Fractal loading means that each high-level exchange also carries with it
simultaneous exchanges on many smaller levels, and implies the
coexistence of different but related things at different levels of
scale.
The opposite case of monofunctional planning forces many
separate and competing exchanges of the same type into a single
communications channel, thus maximizing the capacity of uniform
communications channels dedicated to a single type of exchange. An
example of this is a choked highway, or the overloading of subway cars
at rush hour. Not only is this inefficient, but it excludes other types
of exchange.
[source: Information Architecture of Cities, Coward and Salingaros]
See also Phil Jones wiki
Customer
relationship management illustrates the alternative between fractal
loading and monofunctional planning.

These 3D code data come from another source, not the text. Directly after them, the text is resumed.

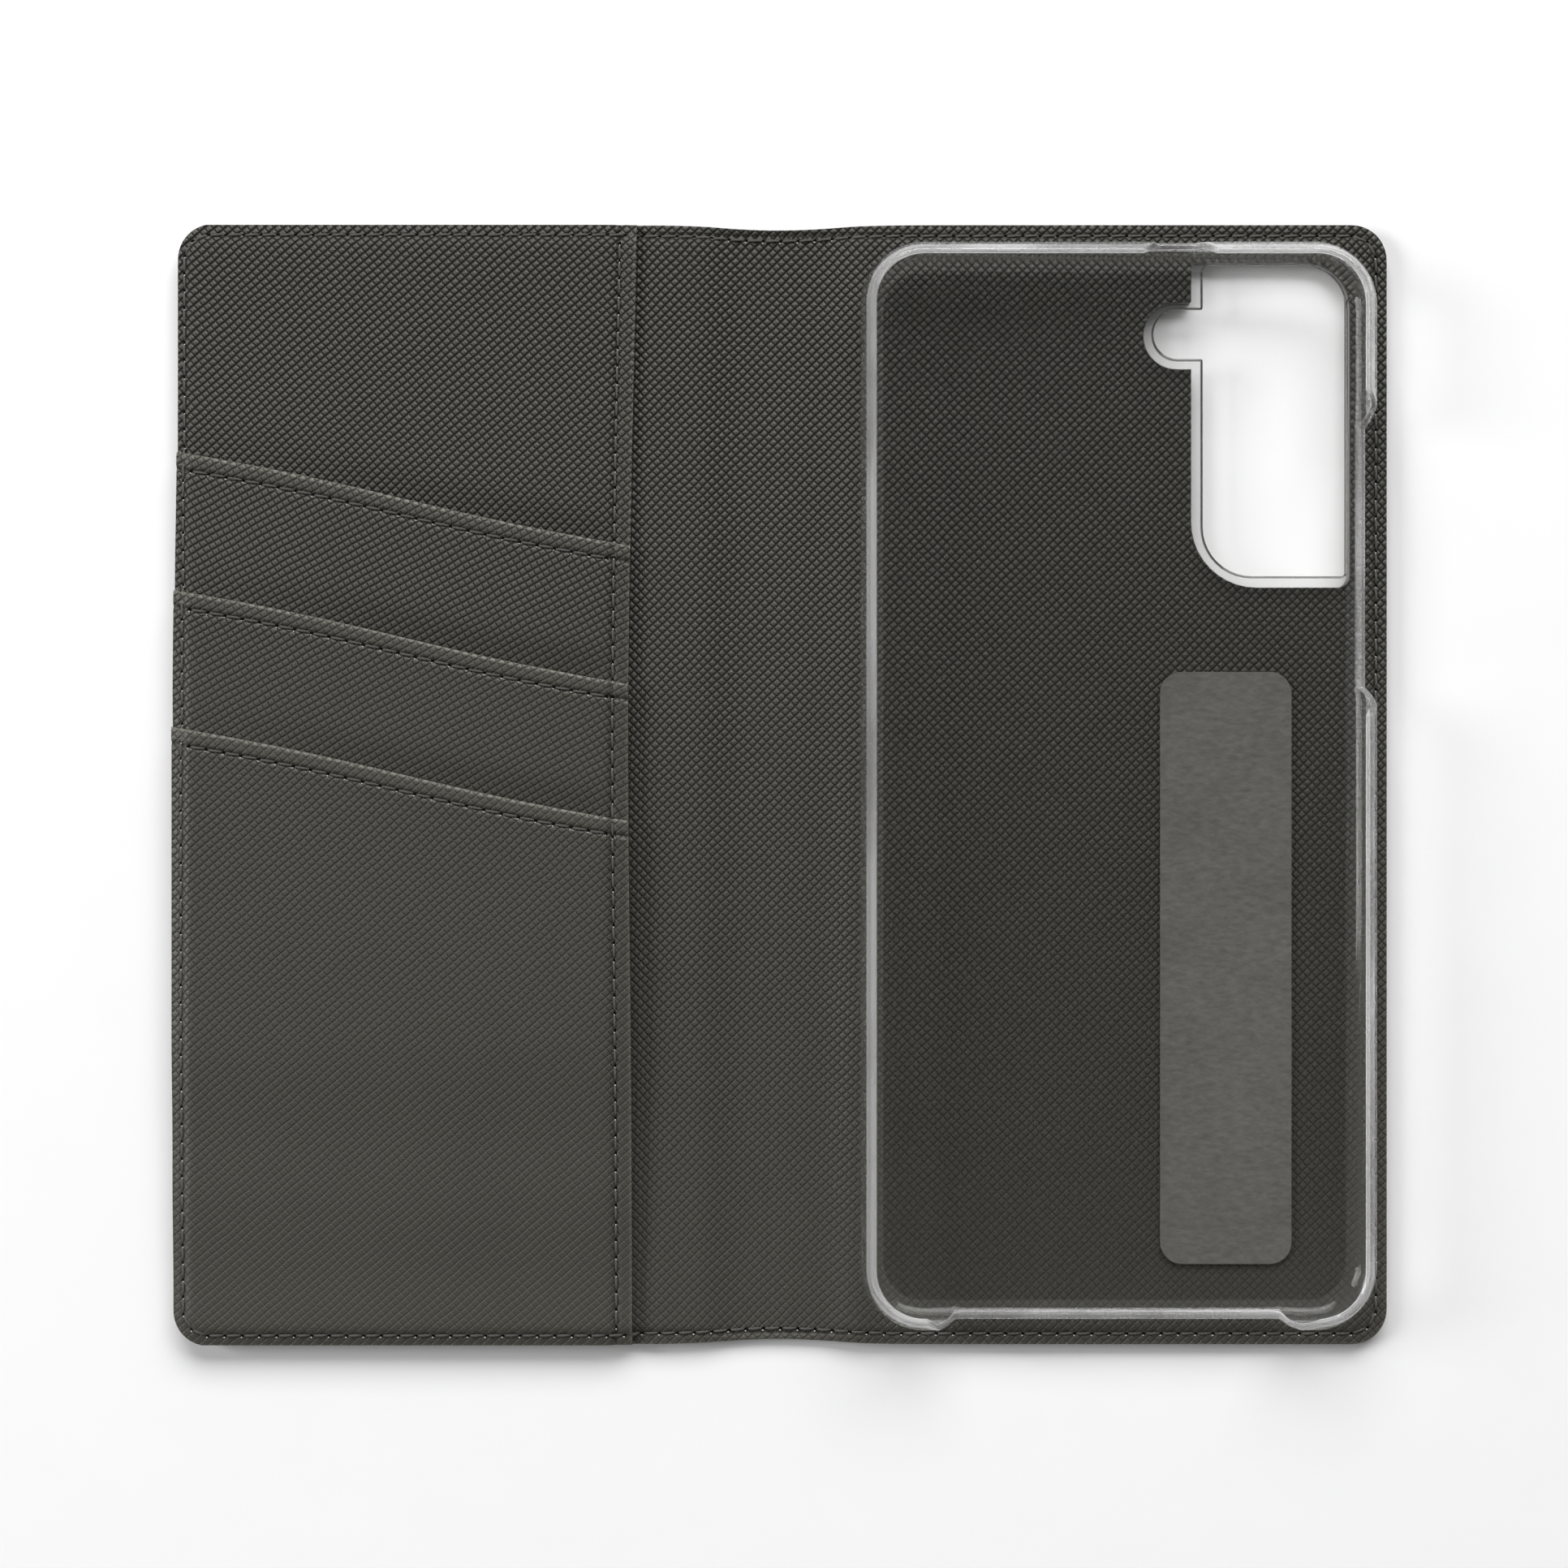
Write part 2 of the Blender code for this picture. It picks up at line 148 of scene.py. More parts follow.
class Bench:
    """Blender's own modelling operators, with the selection looked after."""

    @staticmethod
    def pick(obj: bpy.types.Object) -> bpy.types.Object:
        """Makes one object the only selected and the active one."""
        bpy.ops.object.select_all(action="DESELECT")
        obj.hide_set(False)
        obj.select_set(True)
        bpy.context.view_layer.objects.active = obj
        return obj

    @staticmethod
    def named(name: str) -> bpy.types.Object:
        """Names the object that was just added."""
        obj = bpy.context.object
        obj.name = name
        obj.data.name = name
        return obj

    @classmethod
    @contextmanager
    def editing(cls, obj: bpy.types.Object) -> Iterator[None]:
        """Edit mode on one object, with all of it selected."""
        cls.pick(obj)
        bpy.ops.object.mode_set(mode="EDIT")
        bpy.ops.mesh.select_all(action="SELECT")
        yield
        bpy.ops.object.mode_set(mode="OBJECT")

    @classmethod
    def apply(cls, obj: bpy.types.Object, kind: str, **settings: object) -> bpy.types.Object:
        """Adds a modifier with these settings and applies it.

        Args:
            obj: The piece.
            kind: The modifier's type.
            **settings: The modifier's properties.

        Returns:
            The piece.
        """
        cls.pick(obj)
        modifier = obj.modifiers.new(kind.lower(), kind)
        for key, value in settings.items():
            setattr(modifier, key, value)
        bpy.ops.object.modifier_apply(modifier=modifier.name)
        return obj

    @classmethod
    def grid(cls, name: str, x: np.ndarray, y: np.ndarray) -> bpy.types.Object:
        """A grid whose vertices are moved to given places.

        Args:
            name: The object's name.
            x: The vertices' x, one row of the array for each row of the grid.
            y: The vertices' y, in the same order.

        Returns:
            The grid, at height 0.
        """
        rows, columns = x.shape
        bpy.ops.object.select_all(action="DESELECT")
        bpy.ops.mesh.primitive_grid_add(x_subdivisions=columns - 1, y_subdivisions=rows - 1, size=2)
        obj = cls.named(name)
        order = np.lexsort((np.round(cls.points(obj)[:, 0], 5), np.round(cls.points(obj)[:, 1], 5)))
        places = np.zeros((rows * columns, 3))
        places[order, 0] = x.ravel()
        places[order, 1] = y.ravel()
        cls.move(obj, places)
        return obj

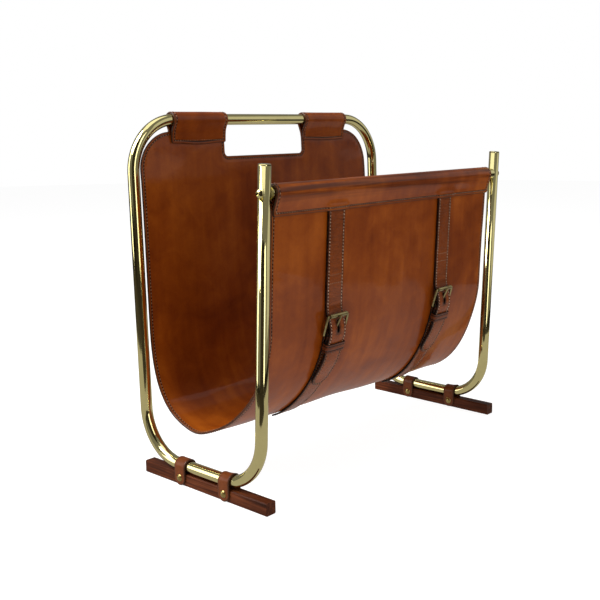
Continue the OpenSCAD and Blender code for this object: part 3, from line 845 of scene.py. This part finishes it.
def height_at(s, knots):
    """A height that eases from knot to knot."""
    s = np.asarray(s, float)
    out = np.full(s.shape, float(knots[0][1]))
    for (a, da), (b, db) in zip(knots, knots[1:]):
        f = np.clip((s - a) / (b - a), 0, 1)
        out = np.where(s >= a, da + (db - da) * (1 - np.cos(math.pi * f)) / 2, out)
    return out


HALF_STRAP = STRAP_W / 2
strap_skin = SKIN + GAP
heel_s = 131.5
roller_s = heel_s - BUCKLE_LEN
fold_r = WIRE / 2 + 0.2
heel_d = strap_skin + CHAPE_T + fold_r
keeper_s = heel_s + 13
fold_end_s = heel_s + 20
tip_s = heel_s + 63
chape_end_s = heel_s + 135
over_fold_d = heel_d + fold_r + CHAPE_T + GAP + BILLET_T / 2
keeper_back_d = strap_skin + CHAPE_T + GAP
fold_top_d = keeper_back_d + KEEPER_T + GAP + CHAPE_T
over_keeper_d = fold_top_d + GAP + BILLET_T / 2
over_chape_d = keeper_back_d + BILLET_T / 2
flat_d = strap_skin + BILLET_T / 2
billet_knots = [(-2.5, flat_d - 0.1), (4.5, flat_d), (roller_s - 10, flat_d),
                (heel_s - 1.5, over_fold_d + 0.1), (heel_s + 2, over_fold_d + 0.1),
                (keeper_s - 4, over_keeper_d), (fold_end_s + 1, over_keeper_d),
                (tip_s - 6, over_chape_d), (tip_s, over_chape_d)]
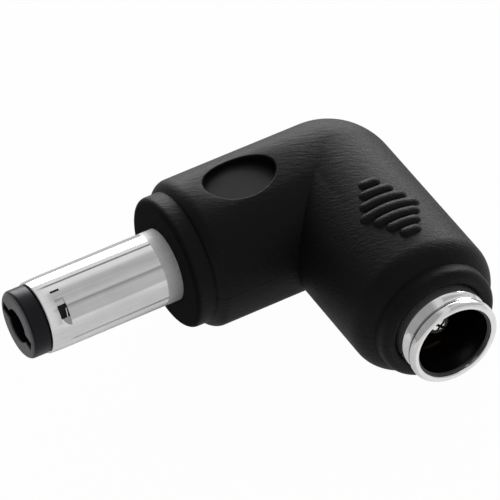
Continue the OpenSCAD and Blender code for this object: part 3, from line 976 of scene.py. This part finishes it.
class BARREL_ADAPTER_OT_set_stage(bpy.types.Operator):
    """Sets the pale floor, the surroundings, the soft lamp and the camera"""

    bl_idname = "barrel_adapter.set_stage"
    bl_label = "Set the stage"

    def execute(self, context):
        self.floor()
        self.surroundings(context.scene)
        self.lamp("Back-softbox", (0.45, 0.86, 0.25), (0.75, 0.33), 4.2)
        self.camera(context.scene)
        return {"FINISHED"}

    def floor(self):
        """A round floor: white to the camera, and to metal grey with a painted reflection patch and
        line.
        """
        bm = bmesh.new()
        bmesh.ops.create_circle(bm, cap_ends=True, radius=FLOOR_RADIUS, segments=96)
        bmesh.ops.translate(bm, vec=(BEND.x, 0, CAD_BOUNDS[0].z), verts=bm.verts)
        mesh = bpy.data.meshes.new("Floor")
        bm.to_mesh(mesh)
        bm.free()
        recipe = Recipe.for_finish("pale_floor")
        board = recipe.node("ShaderNodeBsdfDiffuse", None, {"Color": (0.6, 0.6, 0.6, 1)})
        paper = recipe.node("ShaderNodeEmission", None, {"Color": (1, 1, 1, 1), "Strength": 1.0})
        seen = recipe.node("ShaderNodeLightPath", output="Is Camera Ray")
        mirrored = recipe.node("ShaderNodeLightPath", output="Is Glossy Ray")
        through = recipe.node("ShaderNodeLightPath", output="Is Transmission Ray")
        x, y = recipe.axis("X"), recipe.axis("Y")
        # Painted reflections: for glossy rays only the floor glows brighter in front, with a pale
        # patch and a dark line that show in the metal
        front = 1 - y.stepped(*FLOOR_FRONT)
        patch = x.stepped(*PATCH_SIDE) * (front - y.stepped(*PATCH_END))
        line = x.stepped(*LINE_SIDE) * (1 - abs(y + LINE_AT).stepped(*LINE_EDGE))
        tone = FLOOR_GREY + front * (FLOOR_FRONT_RISE - LINE_DROP * line) + PATCH_RISE * patch
        glow = (seen + through) * FLOOR_WHITE + mirrored * tone
        surface = recipe.node("ShaderNodeMixShader", None, {0: glow, 1: board, 2: paper})
        recipe.node("ShaderNodeOutputMaterial", None, {"Surface": surface})
        mesh.materials.append(recipe.owner)
        made = bpy.data.objects.new("Floor", mesh)
        bpy.context.scene.collection.objects.link(made)

    def surroundings(self, scene):
        """A room that is white to the camera, and greys by direction to light and metal."""
        room = Recipe.for_world("Soft white room")
        scene.world = room.owner
        seen = room.node("ShaderNodeLightPath", output="Is Camera Ray")
        through = room.node("ShaderNodeLightPath", output="Is Transmission Ray")
        towards = room.node("ShaderNodeTexCoord", output="Generated")
        right, back, up = (
            room.node("ShaderNodeSeparateXYZ", None, {0: towards}, output=axis) for axis in "XYZ"
        )
        turn = room.node("ShaderNodeMath", {"operation": "ARCTAN2"}, {0: 0 - back, 1: up})
        stops = [(0.5 + degrees / 360, (tone, tone, tone, 1)) for degrees, tone in ROOM]
        ceiling = room.node("ShaderNodeValToRGB", {"stops": stops}, {0: turn / math.tau + 0.5})
        beyond = 1 - right.stepped(ROOM_END - ROOM_END_BLUR, ROOM_END)
        strip = right.stepped(ROOM_SIDE - ROOM_SIDE_BLUR, ROOM_SIDE + ROOM_SIDE_BLUR)
        side = ROOM_SIDE_GREY + ROOM_STRIP_RISE * strip
        white = seen + through
        lit = ceiling * (1 - beyond) + side * beyond
        strength = white + (1 - white) * lit
        sockets = {"Color": (1, 1, 1, 1), "Strength": strength}
        glow = room.node("ShaderNodeBackground", None, sockets)
        room.node("ShaderNodeOutputWorld", None, {"Surface": glow})

    def lamp(self, name, towards, size, power):
        data = bpy.data.lights.new(name, "AREA")
        data.shape = "RECTANGLE"
        data.size, data.size_y = size
        data.energy = power
        lamp = bpy.data.objects.new(name, data)
        lamp.location = BEND + LAMP_DISTANCE * Vector(towards).normalized()
        aim = BEND - lamp.location
        lamp.rotation_euler = aim.to_track_quat("-Z", "Y").to_euler()
        bpy.context.scene.collection.objects.link(lamp)

    def camera(self, scene):
        azimuth, elevation, roll = (math.radians(x) for x in CAMERA_ANGLES)
        away = Vector((
            math.sin(azimuth) * math.cos(elevation),
            -math.cos(azimuth) * math.cos(elevation),
            math.sin(elevation),
        ))
        right = Vector((0, 0, 1)).cross(away).normalized()
        up = away.cross(right)
        turned_right = math.cos(roll) * right + math.sin(roll) * up
        turned_up = -math.sin(roll) * right + math.cos(roll) * up
        data = bpy.data.cameras.new("Camera")
        data.sensor_width = 36
        data.lens = CAMERA_LENS
        data.clip_start = 0.01
        data.clip_end = 10
        camera = bpy.data.objects.new("Camera", data)
        turn = Matrix((turned_right, turned_up, away)).transposed().to_4x4()
        place = BEND + CAMERA_AWAY * away - CAMERA_ASIDE * turned_right - CAMERA_BELOW * turned_up
        camera.matrix_world = Matrix.Translation(place) @ turn
        scene.collection.objects.link(camera)
        scene.camera = camera


class BARREL_ADAPTER_PT_build(bpy.types.Panel):
    bl_label = "Barrel adapter"
    bl_idname = "BARREL_ADAPTER_PT_build"
    bl_space_type = "VIEW_3D"
    bl_region_type = "UI"
    bl_category = "Barrel adapter"

    def draw(self, context):
        for operator in OPERATORS:
            self.layout.operator(operator.bl_idname)


SETTINGS = {
    "barrel_elbow": ElbowSettings,
    "barrel_plug": PlugSettings,
    "barrel_jack": JackSettings,
    "barrel_finish": FinishSettings,
}
OPERATORS = (
    BARREL_ADAPTER_OT_finish_inside,
    BARREL_ADAPTER_OT_mould_elbow,
    BARREL_ADAPTER_OT_turn_barrel,
    BARREL_ADAPTER_OT_mould_tip,
    BARREL_ADAPTER_OT_turn_shell,
    BARREL_ADAPTER_OT_mould_liner,
    BARREL_ADAPTER_OT_turn_pin,
    BARREL_ADAPTER_OT_set_stage,
)


def register():
    for name, group in SETTINGS.items():
        bpy.utils.register_class(group)
        setattr(bpy.types.Scene, name, PointerProperty(type=group))
    for operator in OPERATORS:
        bpy.utils.register_class(operator)
    bpy.utils.register_class(BARREL_ADAPTER_PT_build)


def unregister():
    bpy.utils.unregister_class(BARREL_ADAPTER_PT_build)
    for operator in reversed(OPERATORS):
        bpy.utils.unregister_class(operator)
    for name, group in SETTINGS.items():
        delattr(bpy.types.Scene, name)
        bpy.utils.unregister_class(group)


def main():
    register()
    bpy.context.scene.view_settings.view_transform = "Standard"
    for operator in OPERATORS:
        getattr(bpy.ops.barrel_adapter, operator.bl_idname.split(".")[1])()


if __name__ == "__main__":
    main()
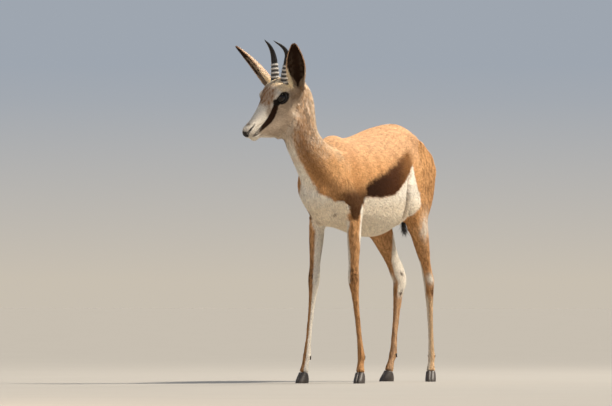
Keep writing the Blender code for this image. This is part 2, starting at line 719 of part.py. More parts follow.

A call centre or other
customer-facing operation may aspire to identify additional products and
services to sell to customers. But this conflicts with a series of
aspirations related to the efficiency and speed of a single transaction
type – e.g. maximum throughput, minimum transaction times, and minimum
queueing time.
Management-by-walking-around (MBWA) is an appeal
to fractal loading. Knowledge management and trust benefit from fractal
loading.
Fractal loading represents a major challenge to
traditional bureaucratic assumptions about information processing and
management. It helps us understand why traditional approach can never
deliver adequate levels of adaptability.